Able to gain Italian citizenship through his paternal great-grandfather, Jorginho lived in a monastery with six other boys when he was first enrolled into the Hellas Verona academy, though it soon became clear that he was being exploited by his first agent.

Jorginho has previously spoken to The Players' Tribune about his struggles with money as a teenager, saying: "I’d go to the main square in Verona and buy a milkshake at McDonald’s. It cost one euro. Fries? Burger? Forget it, man! Happy Meals were for the rich kids."

It turned out he was being paid just €20-a-week, with team-mate Rafael soon volunteering to drive him to and from training before realising the midfielder's financial situation was even dire than even he realised.

"When I met him in Verona, it was when he came into the first team to train from the youth team," goalkeeper Rafael, who has remained a lifelong friend of Jorginho's, tells GOAL. "I spoke with him because I discovered he was from Brazil with an Italian passport.

"I started to take him home after training to the convent where he lived. Every day I did this for him because I lived in the city centre. He spoke to me about his family, life and school. He was in school here and training afterwards.

"He told me he was only paid €20-a-week to live here, and for me it wasn't a good situation. He was young, he was a talent and I think it wasn't right to only pay him that.

"At that moment, I spoke to the club to find out what was going on with his situation. If the club wanted him, they should give him a contract, but if they don't want him then let him go to another club, because that amount of money wasn't right.

"The club told me that they believed in him and had a contract waiting for him all along. It was on the table, but they thought that he wasn't told about it by his former representative.

"Afterwards, he got that first professional contract. I had to speak with his family, his old agents and the club because he deserved to sign his contract.

"After this, he bought a house for his parents and a car to have his own way of becoming a soccer player.
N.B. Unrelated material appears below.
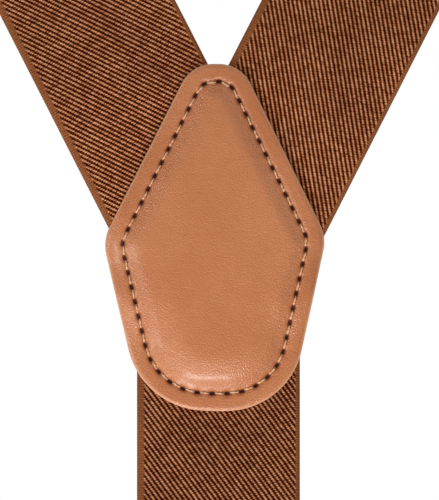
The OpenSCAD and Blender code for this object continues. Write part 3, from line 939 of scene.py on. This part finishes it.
def leatherPiece(name, out, outward, thickness, dip, crown, rimRound):
    insets = yoke["insets"]
    shares = [1 - (k / yoke["crownRings"]) ** 1.25 for k in range(1, yoke["crownRings"])]
    total = len(seamPlaces)
    heart = np.array(yoke["heart"], float)
    inner = outlineAt(insets[-1], seamPlaces)
    sheets = [outlineAt(inset, seamPlaces) for inset in insets]
    sheets += [heart + (inner - heart) * share for share in shares]
    flat = np.vstack(sheets)
    flatX, flatZ = flat.T
    signed = np.concatenate([np.full(total, inset - yoke["seamInset"]) for inset in insets]
                            + [fromSeam(sheet) for sheet in sheets[len(insets):]])
    phase = np.tile(np.arange(total) / yoke["perStitch"], len(sheets))
    fromHole = (phase - np.round(phase)) * stitchLength
    holeWide, holeLong = yoke["holeReach"]
    holes = np.exp(-(signed / holeWide) ** 2 - (abs(fromHole) / holeLong) ** 3)
    groove = np.exp(-(signed / yoke["grooveReach"]) ** 2)
    puff = smooth(0.2, yoke["crownRun"], signed)
    seamDip = settle(dip, yoke["seamInset"])
    sunk = [settle(dip, inset) for inset in insets]
    crownPart = np.split(signed[len(insets) * total:], len(shares))
    sunk += [seamDip * (1 - smooth(0, yoke["settleRun"], part)) for part in crownPart]
    lift = np.concatenate(sunk) + (crown + yoke["waviness"] * unevenness(flatX, flatZ)) * puff
    lift -= yoke["grooveDepth"] * groove + yoke["holeDepth"] * holes
    fromEdge = signed + yoke["seamInset"]
    lift -= rimRound * np.interp(fromEdge, [0, 0.2, 0.5, 1], [1, 0.5, 0.14, 0])

    def placed(x, height, z):
        return np.stack([x + yoke["aside"], outward * (out + height), z + yokeZ], -1)

    top = placed(flatX, thickness + lift, flatZ)
    # underside: the outline, two rings in, and the middle
    underInsets = (0, 2, insets[-1])
    under = np.vstack([outlineAt(inset, seamPlaces) for inset in underInsets] + [heart[None]])
    underDip = np.concatenate([settle(dip, inset) for inset in underInsets] + [[0]])
    bottom = placed(under[:, 0], underDip, under[:, 1])
    middleTop = placed(heart[:1], np.array([thickness + crown + yoke["tipRise"]]), heart[1:])
    points = np.vstack([top, middleTop, bottom]) * mm
    # rings from the underside's innermost, round the edge, to the crown's innermost
    tip, base = len(flat), len(flat) + 1
    rings = [base + k * total for k in (2, 1, 0)] + [k * total for k in range(len(sheets))]
    faces = [face for a, b in zip(rings, rings[1:]) for face in ringBand(a, b, total)]
    for ring, middle in ((rings[0], len(points) - 1), (rings[-1], tip)):
        faces += [(ring + k, ring + (k + 1) % total, middle) for k in range(total)]
    mesh = bpy.data.meshes.new(name)
    mesh.from_pydata(points.tolist(), [], faces)
    spare = len(points) - len(flat)
    # what the material needs to know, with the values for the crown's middle and for the underside
    facts = {
        "hole": (smooth(0.3, 0.62, holes), 0, 0),
        "puff": (puff, 1, 0),
        "rim": (1 - smooth(0.12, 0.5, fromEdge), 0, 1),
    }
    for word, (values, atTip, beneath) in facts.items():
        filler = [atTip] + [beneath] * (spare - 1)
        mesh.attributes.new(word, "FLOAT", "POINT").data.foreach_set(
            "value", np.concatenate([values, filler]).astype(np.float32))
    tidyMesh(mesh, 1e-6)
    mesh.materials.append(shared("tanLeather", wireLeather))
    return addPiece(name, mesh)


threads = {
    "plyRadius": 0.125,
    "plyOffset": 0.1,
    "turns": 1.5,           # twists of the two plies in one stitch
    "steps": 14,
    "around": 7,
    "rise": 0.22,           # top of a stitch over what it lies on
    "sink": 1.3,            # how far its ends go down their holes
    "slant": 0.3,
    "turnOn": 0.7,          # twist carried on from one stitch to the next
    "rowStitches": 11,      # in a row across a strap
    "rowInset": 4,
    "tailRows": (3, 6),     # over the end of a returned strap
    "foldRows": (4, 8, 18, 22),     # under the end of the back strap's fold
}


def sewStitches(name, stitches, thread):
    # each stitch is (start, end, outward direction), with its twist carried on from the last
    around, steps = threads["around"], threads["steps"]
    t = np.linspace(0.12, 0.88, steps)
    points, faces = [], []
    sink = threads["sink"] * (np.clip(abs(t - 0.5) * 2 - 0.3, 0, 1) / 0.4) ** 2
    for k, (start, end, outward) in enumerate(stitches):
        start, end, outward = (np.array(p, float) for p in (start, end, outward))
        aside = unit(np.cross(unit(end - start), outward))
        spine = start + np.outer(t, end - start) + np.outer(threads["rise"] - sink, outward)
        spine += np.outer((t - 0.5) * threads["slant"], aside)
        for ply in (0, 1):
            turn = t * math.tau * threads["turns"] + ply * math.pi + k * threads["turnOn"]
            middle = spine + np.outer(np.cos(turn), aside) * threads["plyOffset"]
            middle += np.outer(np.sin(turn), outward) * threads["plyOffset"]
            first = len(points)
            for i in range(steps):
                for j in range(around):
                    angle = math.tau * j / around
                    offset = aside * math.cos(angle) + outward * math.sin(angle)
                    points.append(tuple((middle[i] + offset * threads["plyRadius"]) * mm))
            for i in range(steps - 1):
                faces += ringBand(first + i * around, first + (i + 1) * around, around)
            faces.append(tuple(first + j for j in reversed(range(around))))
            faces.append(tuple(first + (steps - 1) * around + j for j in range(around)))
    return addTube(name, points, faces, shared(thread, wireThread, *threadLook[thread]))


def sewSeam(name, out, outward, thickness, dip):
    holes = seamLine[::yoke["perStitch"]]
    lift = settle(dip, yoke["seamInset"])[::yoke["perStitch"]] - yoke["grooveDepth"]
    spots = [(x + yoke["aside"], outward * (out + thickness + l), z + yokeZ) for (x, z), l in zip(holes, lift)]
    stitches = [(spots[k], spots[(k + 1) % len(spots)], (0, outward, 0)) for k in range(len(spots))]
    return sewStitches(name, stitches, "creamThread")


def makeYoke():
    patch = leatherPiece("yoke_leather", patchOut, -1, yoke["thickness"], patchDip,
                         yoke["crown"], yoke["rimRound"])
    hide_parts("yoke_patch")
    # the lining faces the wearer, so its outward side is towards +Y
    lining = leatherPiece("yoke_lining_leather", -liningOut, 1, yoke["liningThickness"], liningDip,
                          yoke["liningCrown"], yoke["liningRimRound"])
    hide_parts("yoke_lining")
    seam = sewSeam("yoke_seam", patchOut, -1, yoke["thickness"], patchDip)
    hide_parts("yoke_stitching")
    innerSeam = sewSeam("yoke_inner_seam", -liningOut, 1, yoke["liningThickness"], liningDip)
    for piece, finish in ((patch, "leather"), (lining, "leather"), (seam, "thread"), (innerSeam, "thread")):
        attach(piece, "root")
    print("yoke made,", stitchCount, "stitches")


makeYoke()


bodyOf = {node: body for body, nodes in frame["record"]["behaviour"]["bodies"].items() for node in nodes}


def sewRows(name, node, x0, out, facing, heights):
    # rows of stitches across a strap, on one face of it
    count, width = threads["rowStitches"], strapRun["width"] - 2 * threads["rowInset"]
    pitch = width / count
    stitches = []
    for z in heights:
        for k in range(count):
            a = x0 - width / 2 + k * pitch
            stitches.append(((a, out, z), (a + pitch, out, z), (0, facing, 0)))
    piece = sewStitches(name, stitches, "brownThread")
    if node:
        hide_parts(node)
    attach(piece, bodyOf[node or "back_end_stitching"])


def sewEnds():
    tailEnd = anchorZ - strapRun["tail"]
    for word, side in sides.items():
        sewRows(f"{word}_return_seam", f"{word}_return_stitching", side * frontX,
                returnOut - sewnGap - halfThick, -1, [tailEnd + rise for rise in threads["tailRows"]])
    foldEnd = ringZ + strapRun["backFold"]
    heights = [foldEnd - drop for drop in threads["foldRows"]]
    sewRows("back_end_seam", "back_end_stitching", 0, -(backOut + halfThick), -1, heights)
    sewRows("back_end_inner_seam", None, 0, -(backOut - sewnGap - halfThick), 1, heights)
    print("strap ends sewn")


sewEnds()


steelwork = {
    "ringWire": 3,
    "ringWidth": 42.4,
    "ringFoot": 29,
    "ringHeight": 12,
    "ringKnee": -5.5,
    "ringBend": 2.2,
    "clipWidth": 26,
    "coverTop": -16.2,      # of a clip lever's cover, from the ring's lower bar
    "coverEnd": -42,
    "coverDome": 0.9,
    "coverOut": 8.9,        # faces of the cover lie further out than this from the ring
    "adjusterCover": (46, -1.8, -19),
    "adjusterDome": 0.5,
    "adjusterOut": 5.15,    # the same from the strap's middle
    "adjusterPinZ": -294,
    "pressLine": 2.6,       # from the cover's edge to the pressed line
    "pressWidth": 0.42,
    "pressDepth": 0.22,
    "adjusterPressDepth": 0.2,
    "pressStep": 0.55,
    "sharpEdge": math.radians(38),
}
clipParts = {
    # how each is made, its finish and the rounding of its edges
    "clip_lever": ("pressed", "satinNickel", 0.28),
    "clip_plate": ("rolled", "satinNickel", 0.2),
    "clip_jaw": ("bent", "satinNickel", 0.2),
    "jaw_pin": ("turned", "polishedNickel", 0.25),
    "lever_pin": ("turned", "polishedNickel", 0.25),
    "clip_spring": ("leaf", "springSteel", 0.06),
    "plate_grip": ("moulded", "brownNylon", 0.12),
    "jaw_grip": ("moulded", "brownNylon", 0.12),
}
adjusterParts = {
    "adjuster_lever": ("pressed", "satinNickel", 0.26),
    "adjuster_frame": ("folded", "satinNickel", 0.2),
    "adjuster_pin": ("turned", "polishedNickel", 0.22),
}


def clipPlace(word):
    # the ring's upper bar, and 1 where the clip faces +Y
    if word in sides:
        return sides[word] * frontX, halfDepth - loopGap / 2, ringZ, 1
    return 0, -(backOut - loopGap / 2), ringZ, -1


def bentWire(name, corners, bendRadius, wireRadius, place, material):
    corners = [np.array(corner, float) for corner in corners]
    arcs = [roundedCorner(corners, k, bendRadius) for k in range(len(corners))]
    line = [arcPoint(arc, i / 8) for arc in arcs for i in range(9)]
    x0, y0, z0 = place
    around, total = 20, len(line)
    points, faces = [], []
    for k in range(total):
        ahead = unit(line[(k + 1) % total] - line[k - 1])
        aside = np.array([ahead[1], -ahead[0]])
        for j in range(around):
            angle = math.tau * j / around
            x, z = line[k] + aside * wireRadius * math.cos(angle)
            points.append(((x0 + x) * mm, (y0 + wireRadius * math.sin(angle)) * mm, (z0 + z) * mm))
        faces += ringBand(k * around, (k + 1) % total * around, around)
    return addTube(name, points, faces, material)


def finishedPart(node, way, finish, edge, press=None):
    # a node's own shape with its sharp edges rounded and its sheet pressed to shape
    mesh = frame["nodes"][node].data.copy()
    work = bmesh.new()
    work.from_mesh(mesh)
    bmesh.ops.remove_doubles(work, verts=work.verts, dist=1e-6)
    bmesh.ops.dissolve_limit(work, angle_limit=math.radians(1), verts=work.verts, edges=work.edges)
    sharp = [e for e in work.edges if len(e.link_faces) == 2 and e.calc_face_angle() > steelwork["sharpEdge"]]
    bmesh.ops.bevel(work, geom=sharp, offset=edge * mm, segments=2, profile=0.6, affect="EDGES",
                    clamp_overlap=True)
    if press:
        press(work)
    bmesh.ops.triangulate(work, faces=[f for f in work.faces if len(f.verts) > 4])
    work.to_mesh(mesh)
    work.free()
    mesh.materials.clear()
    mesh.materials.append(partFinish(finish))
    mesh.shade_smooth()
    mesh.set_sharp_from_angle(angle=math.radians(32))
    piece = addPiece(f"{node}_{way}", mesh)
    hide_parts(node)
    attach(piece, bodyOf[node])


def cutAlong(work, axis, low, high):
    # cuts every face along evenly spaced planes, so that a flat sheet can be bent
    step = steelwork["pressStep"]
    normal = [0, 0, 0]
    normal[axis] = 1
    for cut in np.arange(low + step / 2, high, step):
        spot = [0, 0, 0]
        spot[axis] = cut * mm
        geom = work.verts[:] + work.edges[:] + work.faces[:]
        bmesh.ops.bisect_plane(work, geom=geom, plane_co=spot, plane_no=normal, dist=1e-7)


def pressCover(x0, facing, yFrom, width, zTop, zEnd, dome, groove):
    # domes a cover and presses a line into it a little way in from its edge
    def press(work):
        cutAlong(work, 0, x0 - width / 2, x0 + width / 2)
        cutAlong(work, 2, zEnd, zTop)
        middle = (zTop + zEnd) / 2
        for v in work.verts:
            x, y, z = v.co.x / mm - x0, v.co.y / mm * facing, v.co.z / mm
            if y < yFrom or z > zTop + 0.3 or z < zEnd - 0.3:
                continue
            u, w = abs(x) / (width / 2), abs(z - middle) / ((zTop - zEnd) / 2)
            fromEdge = min(width / 2 - abs(x), (zTop - zEnd) / 2 - abs(z - middle))
            rise = dome * (1 - min(u, 1) ** 2.4) * (1 - min(w, 1) ** 2.4)
            rise -= groove * math.exp(-((fromEdge - steelwork["pressLine"]) / steelwork["pressWidth"]) ** 2)
            v.co.y += facing * rise * mm
    return press


def makeParts(word, parts, press):
    for part, (way, finish, edge) in parts.items():
        finishedPart(f"{word}_{part}", way, finish, edge, press if way == "pressed" else None)


def makeClip(word):
    x0, y0, z0, facing = clipPlace(word)
    w = steelwork
    corners = [
        (w["ringWidth"] / 2, 0), (w["ringWidth"] / 2, w["ringKnee"]), (w["ringFoot"] / 2, -w["ringHeight"]),
        (-w["ringFoot"] / 2, -w["ringHeight"]), (-w["ringWidth"] / 2, w["ringKnee"]), (-w["ringWidth"] / 2, 0),
    ]
    ring = bentWire(f"{word}_ring_wire", corners, w["ringBend"], w["ringWire"] / 2, (x0, y0, z0),
                    partFinish("polishedNickel"))
    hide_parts(f"{word}_ring")
    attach(ring, f"{word}_ring")
    foot = z0 - w["ringHeight"]
    press = pressCover(x0, facing, y0 * facing + w["coverOut"], w["clipWidth"] + 1, foot + w["coverTop"],
                       foot + w["coverEnd"], w["coverDome"], w["pressDepth"])
    makeParts(word, clipParts, press)


def makeAdjuster(side, word):
    w = steelwork
    width, top, end = w["adjusterCover"]
    press = pressCover(side * frontX, 1, halfDepth + w["adjusterOut"], width, w["adjusterPinZ"] + top,
                       w["adjusterPinZ"] + end, w["adjusterDome"], w["adjusterPressDepth"])
    makeParts(word, adjusterParts, press)


for word in (*sides, "back"):
    makeClip(word)
for word, side in sides.items():
    makeAdjuster(side, word)
print("clips and adjusters made")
It was impossible to be a player on €20-a-week."

Ten years older than Jorginho, Rafael may have started out as the Italy international's mentor, but the pair's relationship has morphed into one that more resembles brotherly love.

The Chelsea star invites Rafael to all his biggest games, and made sure to celebrate his various trophy wins, including this year's Champions League, with the veteran shot-stopper.

"He is my brother, not with blood, but through our friendship," Rafael says. "For me, it was a good experience to see him win. He has won everything this year. He is the midfielder and the brains of his teams."

And what about his great friend's Ballon d'Or chances?

"Every coach that works with him talks about how important he is to their team," he responds. "It is normal [that he is being talked about for Ballon d'Or] because he wins a lot.

"He is very different from other players, taught to play by his mum rather than his father, he came from a difficult situation as a child in Brazil.

"These are the things I think about when he wins all these titles. He has been a big player in all his teams, writing his history into soccer and his story is inspiring for younger players.

"Lionel Messi, N'Golo Kante, Kevin De Bruyne, Cristiano Ronaldo have won too but, this year, he is up there."